The cathedral, at least as it appeared at Sonic Acts, came later, and if glass (as it seemed), it not only sparkled but shattered in the highly disturbing noise of Makino Takashi & Jim O’Rourke "Still in Cosmos," but that's another post, perhaps. For now, "Materia Obscura."



Well, I'm probably reading too inauthentically here, but I'm striving toward a synthesis that builds from Salter's history of Futurist, Constructivist, Expressionist, Bauhaus theater to the live cinema practices that I witnessed and heared at Sonic Acts XIII. I'm interested in the way that live cinema breaks two barriers: first, particularly for the musician, the barrier between stage and the audience; second, for the visual artist, between projection booth and screen. At Sonic Acts, the audio and visual performers (usually a duo, occasionally a solo act), was set up in the middle of the crowd. For instance, for the Monolake set, there were people dancing or milling about on a platform behind the performers at their same level, while other dancers, right in the heart of the surround mix, were lower, on the floor, than the performers. For the Optical Machines set, I was glad to be behind the performers, and I was so intrigued by the little mechanical set-up the one guy was using that I ended up watching that more than the projected footage.
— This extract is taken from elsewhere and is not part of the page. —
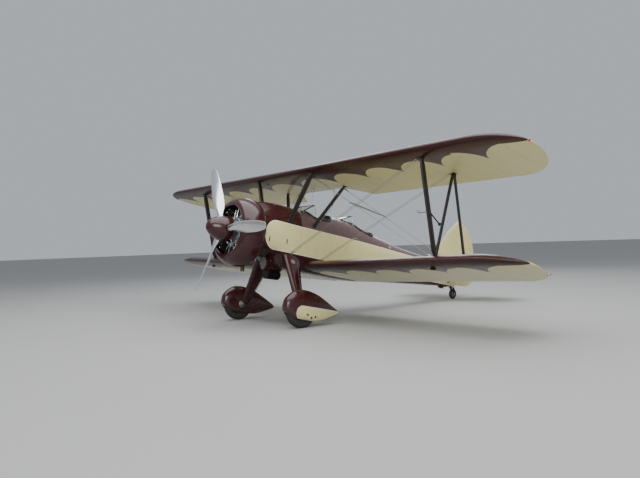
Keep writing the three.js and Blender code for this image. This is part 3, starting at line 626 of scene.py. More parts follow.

So, Salter is resonating for me as I think both of these earlier theater performances breaking the barriers between stage/audience that they had inherited from the theatrical traditions; from the other direction, I'm feeling Salter's history resonate backward in time from a more robust and widespread avant-garde cinema to these quasi-cinematic proto-lightshows and abstract, often human-less, machinic performances.